One significant piece of the story was how both Josh’s mother, Laura, a teacher, and his brother, Alex—a doctoral student in anthropology at Harvard University—put their respective lives completely on hold and threw all their efforts into Josh’s release while Laura’s husband, Jacob Fattal, continued to work in order to support the family.

Gralnick, a lifelong friend who had known Alex Fattal since pre-school, witnessed the physical and emotional toll that the uncertainty had on the Fattal family, heard the details of the family’s interactions with the U.S. State Department, the White House, the office of U.S. Sen. Bob Casey, Swiss diplomats and the attorney in Iran.

“There was a lot of frustration. They had no real leverage. Absolutely no leverage. They could only hope and pray that Iran would make a humanitarian gesture,” said Gralnick, who directs the Center for Social Responsibility at the Jewish Federation of Greater Philadelphia and also serves as lay president of the Jewish Social Policy Action Network. (His involvement with the Fattal case was not related to his professional work at Federation.)

Another part of the story was just how many in the Elkins Park area and beyond were touched indirectly and directly by the plight of the Fattal family.

While no Jewish organizations became directly involved, plenty of Jews took it upon themselves to express support for the family in a number of ways.

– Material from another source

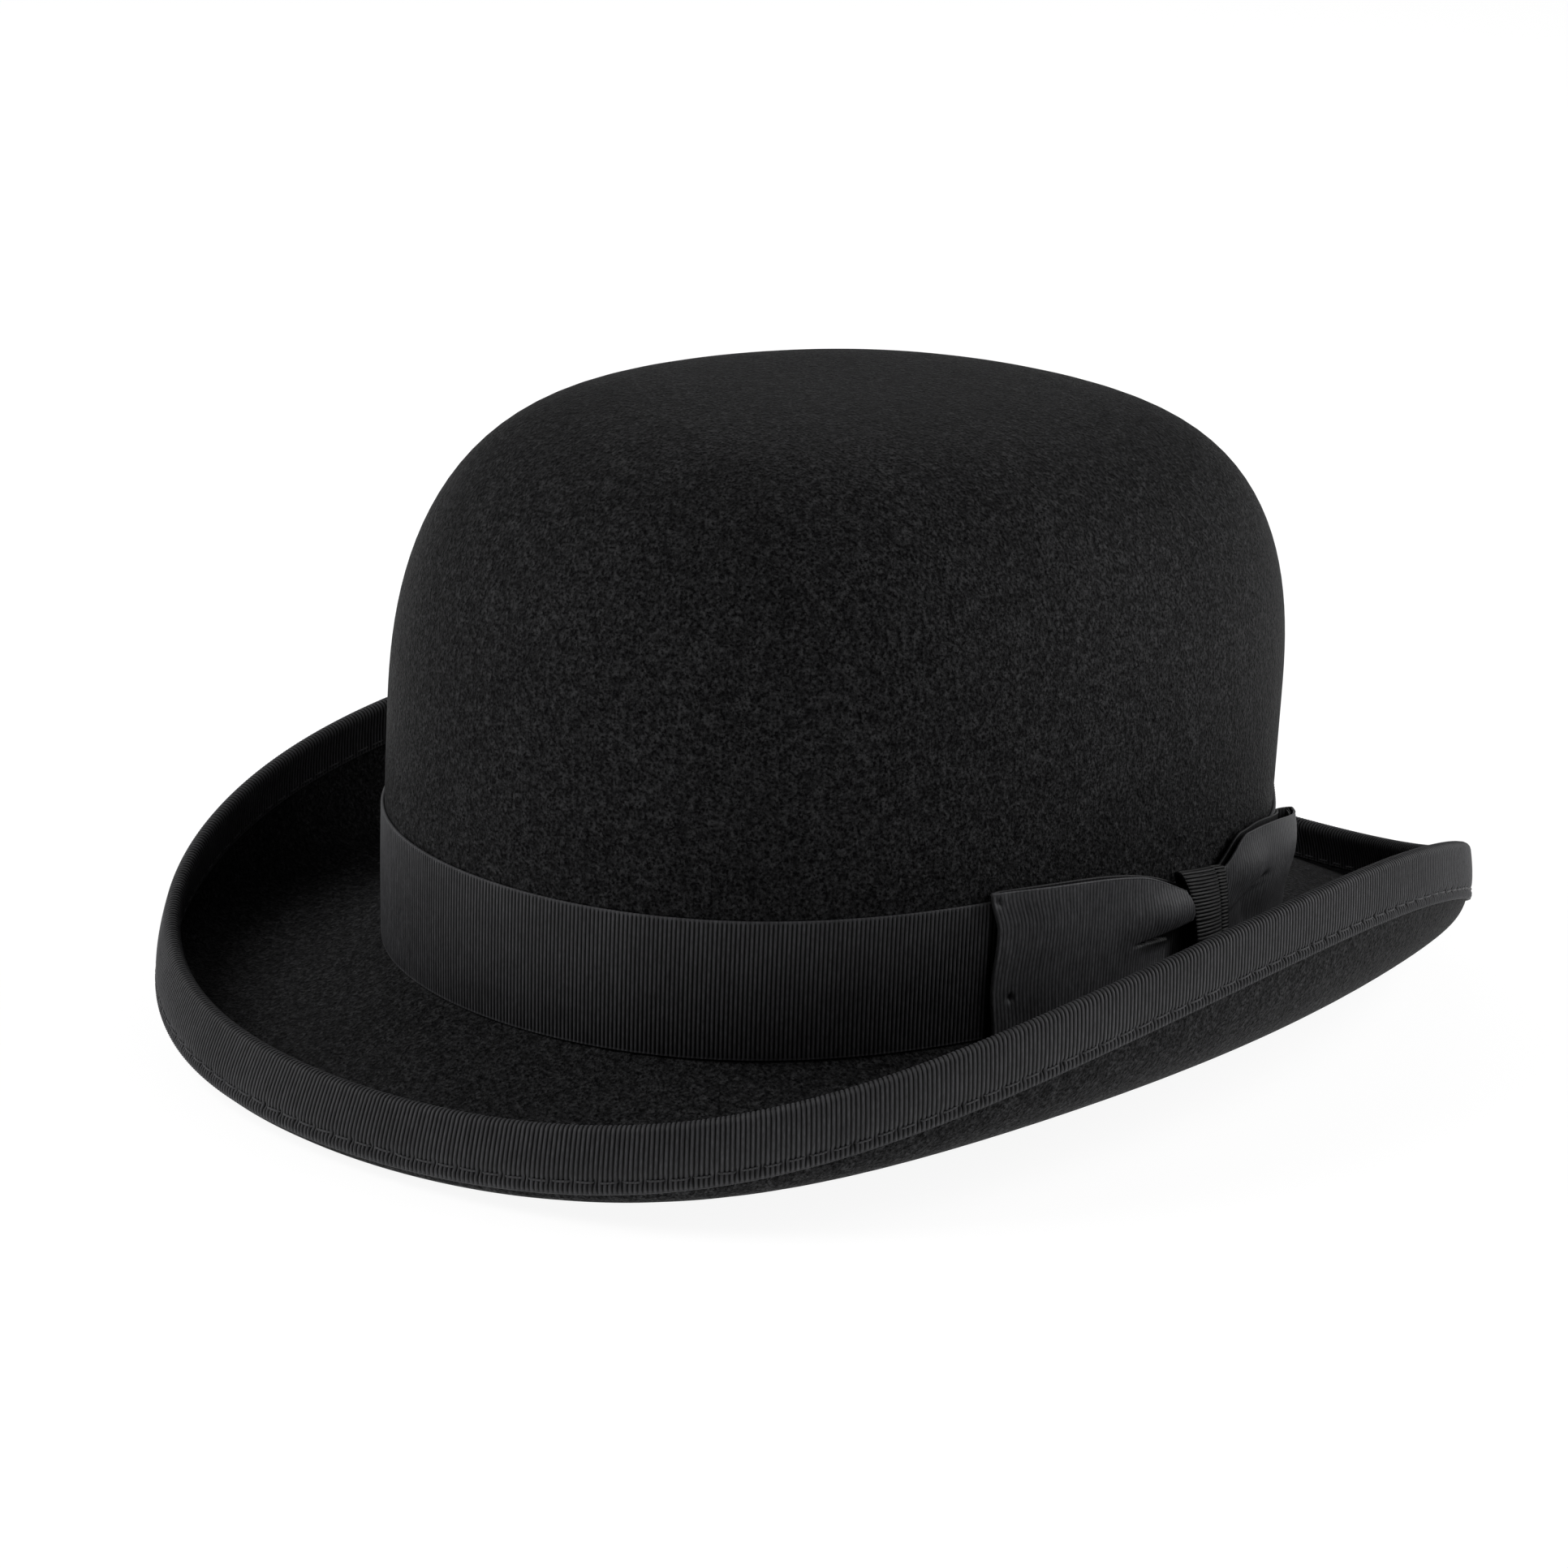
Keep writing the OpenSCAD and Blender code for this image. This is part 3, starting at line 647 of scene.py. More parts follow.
def make_felt(material):
    a = ring_angles(CROWN_STEPS)
    grid = felt_grid(a)
    n, m = grid.shape[:2]
    poles = np.stack([dome_pt(0.0, FELT_T, 0.0), dome_pt(0.0, 0.0, 0.0)])
    points = np.concatenate([grid.reshape(-1, 3), poles])
    return add_mesh("felt_hood", points, pole_faces(n, m), material, ["felt_body"])


# ---- Hat band ----

LAP_START = np.radians(KEEPER_DEG - 6)
LAP_END = np.radians(KEEPER_DEG + 368)
RAMP_START = LAP_START + np.radians(351)
BAND_OFF = 0.0006
LAP_OFF = 0.0011


def hump(x, centre, width):
    return np.exp(-((x - centre) / width) ** 2)


def bow_length(a):
    """Length along the crown from the middle of the bow's keeper to angle a."""
    return ((a - np.radians(KEEPER_DEG) + np.pi) % (2 * np.pi) - np.pi) * SIDE_R


def band_height(a):
    """Height of the band, which is drawn in where the bow is sewn over it."""
    l = bow_length(a)
    return BAND_H - 0.007 / (1 + (l / 0.0195) ** 4) - 0.0043 * np.exp(-((l - 0.052) / 0.02) ** 4)


def band_mid(a, z):
    lift = (LAP_OFF - BAND_OFF) * ease((a - RAMP_START) / np.radians(6))
    height = base_z(a) + BAND_Z + z * band_height(a) / BAND_H
    return wall_pt(a, -(BAND_OFF - RIBBON_T / 2) - lift, height)


def make_band(material):
    a = np.linspace(LAP_START, LAP_END, 4000)
    along = path_length(band_mid(a, BAND_H / 2))
    at, rise = rib_stations(along[-1])
    angle = np.interp(at, along, a)
    x = across_stations(BAND_H)
    middle = band_mid(angle[:, None], x[None, :])
    grid = ribbon_grid(middle, BAND_H, x, rise, False, BAND_RIB_H)
    # Painted shadow: the band's colour is darkened beside the front wing's end, where the wing's shadow
    # falls
    painted_wing_shadow = 1.2 * hump(bow_length(angle), 0.0006 - WING_L, 0.0009)[:, None]
    piece = add_loft("band_ribbon_strip", grid, False,
                     material, ["hat_band"], ribbon_cloth(at, x, rise, painted_wing_shadow))
    return piece


def make_join_stitches(material):
    lines = []
    for i in range(7):
        z = BAND_Z + band_height(np.radians(KEEPER_DEG + 5)) * (i + 0.7) / 7.4
        t = np.linspace(0, 1, 9)
        a = np.radians(KEEPER_DEG + 5) + 0.0024 / SIDE_R * t
        lines.append(wall_pt(a, -(LAP_OFF + SKIN_GAP + 0.00016 * np.sin(np.pi * t)), z + 0 * t))
    return add_threads("lap_hand_stitches", lines, 0.00014, material, ["band_join_stitches"])


# ---- Bow ----

# The wings reach 0.5 mm further than in the frame
WING_L = 0.0655
FRONT_PLEAT_L = 0.0285
BOW_BACK = 0.0012
BOW_UNDER = 0.0006
BOW_W = 0.033
TACK_DENT = 0.0007
FRONT_TACKS = [(0.0634, 0.0314), (0.0603, 0.01)]
REAR_TACKS = [(0.0610, 0.0215), (0.0605, 0.009)]


def bow_top(l):
    """Height of the bow's top edge above the crown's base, l along from the keeper's middle."""
    front = 0.034 - 0.0098 * np.exp((np.minimum(l, 0) + 0.0106) / 0.0175)
    rear = 0.025 + 0.0056 * ease((l - 0.002) / 0.013) - 0.0068 * ease((l - 0.018) / 0.055)
    return np.where(l < 0, np.maximum(front, 0.0243), rear)


def bow_low(l):
    pinch = ease(1 - (np.abs(l) - 0.006) / 0.016)
    return 0.0017 + 0.0032 * pinch


def keeper_left(z):
    return -0.0068 - 0.0072 * np.clip((z - 0.004) / 0.0237, 0, 1.2) ** 2.2


def keeper_right(z):
    return 0.0068 - 0.0038 * np.clip((z - 0.004) / 0.0215, 0, 1.2) ** 1.6


def under_keeper(l, z, margin=0.0):
    """1 where the bow lies under the keeper, easing to 0 beside it."""
    left = ease((l - keeper_left(z) + 0.0007 + margin) / 0.0007)
    return left * ease((keeper_right(z) + 0.001 + margin - l) / 0.001)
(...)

Bernard Dishler, a family dentist and a longtime Jewish communal activist who was a leader in the Soviet Jewry movement, approached Laura Fattal on behalf of Federation to see if there was something the organization could do. She told him the help wasn’t needed—the family was in touch with all sorts of government officials—but she welcomed his individual support.

“When your kid is in that kind of situation, you don’t want to do anything to endanger him,” said Dishler, who attended a number of fundraisers and vigils.

Earlier this year on a Federation mission to Israel, Dishler met with the parents of Gilad Shalit, the Israeli soldier who was abducted by Hamas in 2006. He said Laura Fattal herself once made a direct comparison between the plight of Shalit and that of her son and Bauer.

“She said Shalit is in such worse shape in terms of a chance of getting out. She has been an eternal optimist, she was never down about it,” said Dishler.

Others, including Fattal’s former classmates at Cheltenham High School, pitched in by helping to organize candlelight vigils, publicizing the hiker’s plight on Facebook and Twitter, and organizing fundraisers to help pay the families’ legal and travel expenses. For example, the Earth Bread + Brewery in Mount Airy created a “Free the Hikers” beer that raised $10,000 for the cause.

Rabbi Eliot Holin of Congregation Kol Ami in Elkins Park had presided over the Bar Mitzvah of Josh Fattal when he was at Rodeph Shalom. He also reached out to the Fattal family, though he didn’t know them very well.

In the end, he decided to make a prayer for Fattal’s release a part of every Friday night service.

“We have been reciting their names in our weekly Erev Shabbat and Shabbat Misheberach prayers in the hope that our thoughts and prayers on their behalf would carry to their domain, and in the fervent hope that they would soon be reunited with their families and friends at home in America,” said the rabbi, who sent out a congregational email rejoicing at the release of the hikers last week.

This past Shabbat, he invited a member of the congregation to “sound the shofar as ‘the great shofar of freedom’ blast to announce their return home and our abundant joy for them, their families and ourselves.”

While being Jewish was part of who Fattal is, he thinks of himself as a citizen of the world, said Fattal’s longtime friend Joe Boxman, noting that his friend was an environmental activist who had traveled around the globe to countries such as India, South Africa, New Zealand, China and the Philippines.

“This transcended religion and transcended politics. It was really about what was right,” said the 29-year-old Boxman who, in 2009, was asked to help organize the first candlelight vigil.

It was two weeks before his wedding. He at first said no, but called a friend back several minutes later to say he was in. In the end, several hundred people attended the vigil, which took place at the Curtis Arboretum on a pitch-black night.

“I can say that today has been one of the happier days in a long, long time,” Boxman told the Exponent about an hour after Fattal and Bauer had landed in Oman and been reunited with their families. “The footage of him getting off the plane—that was one of the things I was waiting to see.”

Boxman said that Fattal is someone with a need to travel constantly and who has a belief in the overall goodness of people. He hopes this experience hasn’t fundamentally changed his friend’s character.

“There is a culture of fear out there about the Middle East and this, unfortunately, perpetuates that,” said Boxman. “A buddy of mine said to me a couple of minutes ago, ‘At least he’ll be close to home now.’ I hope he stays for a little while, but to have Josh not feeling free, to have Josh feeling bound and damaged—I want Josh to have the freedom to feel free.”

He’s kept the wedding invitation for his friend that never got sent and is conflicted about whether or not to give it to him. Will Fattal appreciate the gesture or will it remind him of all that he missed?

Gralnick, for his part, struggled over the past 26 months with how to provide comfort to his old friend and Josh’s brother, Alex Fattal. The two met in nursery school and attended Hebrew school and elementary school together, all the way up to Cheltenham High School.

Gralnick recalled taking Fattal out for Korean fried chicken, dragging him out on the clay courts for a few sets of tennis, or talking with him into the early morning hours when he took refuge at his home—anything to take Fattal’s mind, however briefly, away from the all-consuming reality.

“Everybody needs a respite, and to some degree that’s what I tried to provide Alex,” he said. “You really just don’t know what to say other than you just try and be there.”

Now that the worst is over, Gralnick is concerned the two hikers will suffer some form of post-traumatic stress disorder in the months ahead. He’s also uncertain how easily Alex Fattal will be able to resume life as normal and get back to his Ph.D. work in anthropology.